Thanks for finding the problems. We'll take a look at this. FWIW, Pull Requests are heartily welcome.

sduskis commented 7 years ago

RowCell.toString() turns out easy to fix. I'll get a new -SNAPSHOT out today with the fix.

HBaseResultCoder has 2 problems.

It's fundamentally broken when converting a KeyValue to a FlatRow.Cell in HBaseResultCoder.encode().
Even if a KeyValue value is translated to a FlatRow.Cell, HBaseResultCoder.decode() will create a RowCell instead of a KeyValue. That will still result in "// Input and output Result instances are unequal"

I use a Bigtable FlatRow to encode/decode HBase Results, which might be the wrong approach. We'll fix FlatRowAdapter for case 1), but that won't fix 2). I'm going to have to mull over these two issues.

igorbernstein2 commented 7 years ago

Here is a fix for 1: https://github.com/GoogleCloudPlatform/cloud-bigtable-client/pull/1232

sduskis commented 7 years ago

@gsgalloway and @plelevier, I'm curious about why you need this. The Cloud Bigtable version of HBaseResultCoder was intended to be used with CloudBigtableIO, which will create RowCells. I'm curious about your use case. Can you please elaborate on why you need this?
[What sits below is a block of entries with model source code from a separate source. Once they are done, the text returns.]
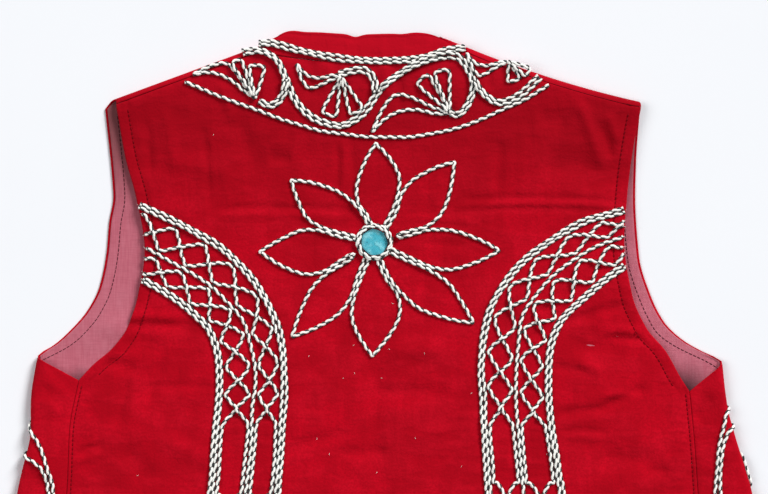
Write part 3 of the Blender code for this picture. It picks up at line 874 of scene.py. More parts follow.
def collar_stations():
    """Stations along the neck seam from the left front edge, up round the back, to the right front edge.

    Each is (across, height, turn round the fold, direction in which the collar stands)."""
    back = []
    for k in range(1, 2 * COLLAR_COLUMNS):
        across = mix(-NECK_HALF_WIDTH[LEFT], NECK_HALF_WIDTH[RIGHT], k / (2 * COLLAR_COLUMNS))
        side = side_of(across)
        share = abs(across) / NECK_HALF_WIDTH[side]
        facing = mix(math.pi / 2, collar_facing(side, math.pi), share ** COLLAR_TURN[side])
        back.append((across, top_edge(across), math.pi, facing))
    return collar_side(LEFT) + back + collar_side(RIGHT)[::-1]


def build_collar(velvet):
    stations = collar_stations()

    def place(i, j, depth):
        across, height, turn, facing = stations[i]
        up = COLLAR_UPS[j]
        risen = up / COLLAR_HEIGHT
        dip = collar_drop(across) if turn == math.pi else 0.0
        up -= dip * risen
        depth += COLLAR_SEAM_DEPTH * swell(COLLAR_UPS[j] - COLLAR_SEAM, COLLAR_SEAM_HALF_WIDTH)
        depth += dip * COLLAR_PUCKER_SINK * risen
        y, z = round_fold(height, FOLD_RADIUS * turn, depth)
        over = ease(turn / math.pi)
        z += mix(under_lift(side_of(across), abs(across), height), 0.0, over)
        z += COLLAR_WAVE * waver(across * COLLAR_CHANGE[0], up * COLLAR_CHANGE[1], turn) * risen * over
        if turn == math.pi:
            z += upper_height(across, height) - FOLD_TOP
            z -= COLLAR_DROP * risen
        up += SEAM_GAP
        return Vector((across + up * math.cos(facing) + lean(y), y + up * math.sin(facing), z))

    return new_sheet("collar_velvet", len(stations) - 1, len(COLLAR_UPS) - 1, place, COLLAR_WALL, velvet)


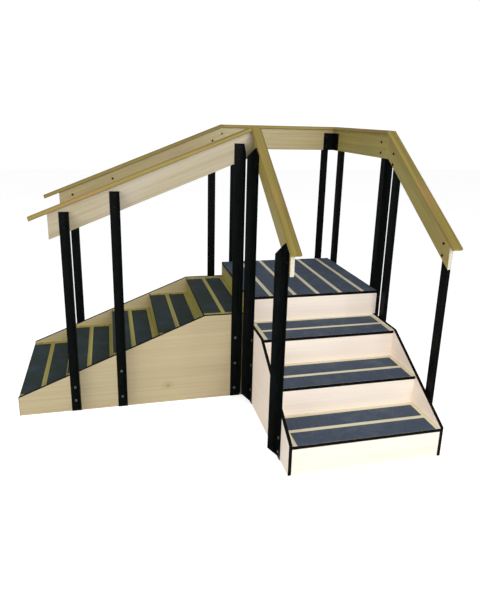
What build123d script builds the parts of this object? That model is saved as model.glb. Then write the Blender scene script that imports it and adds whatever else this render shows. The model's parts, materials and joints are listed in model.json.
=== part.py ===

FWIW, There's a new HBase apache beam connector, that pretty much copied what we did. Here's there version of HBaseResultCoder.

gsgalloway commented 7 years ago

Sure thing. In short, we were attempting to unit test a DoFn that operates on Result instances and found our tooling for generating Results for testing uses KeyValue and not RowCell.

In more detail: we ran into this issue while unit testing a DoFn that computes on Result instances fetched from CloudBigtableIO and uses the library hbase-object-mapper to map from hbase Results to POJOs.

This library readily converts Results using both RowCells and KeyValues to POJOs, but when converting from POJOs to Results it only uses the KeyValue implementation.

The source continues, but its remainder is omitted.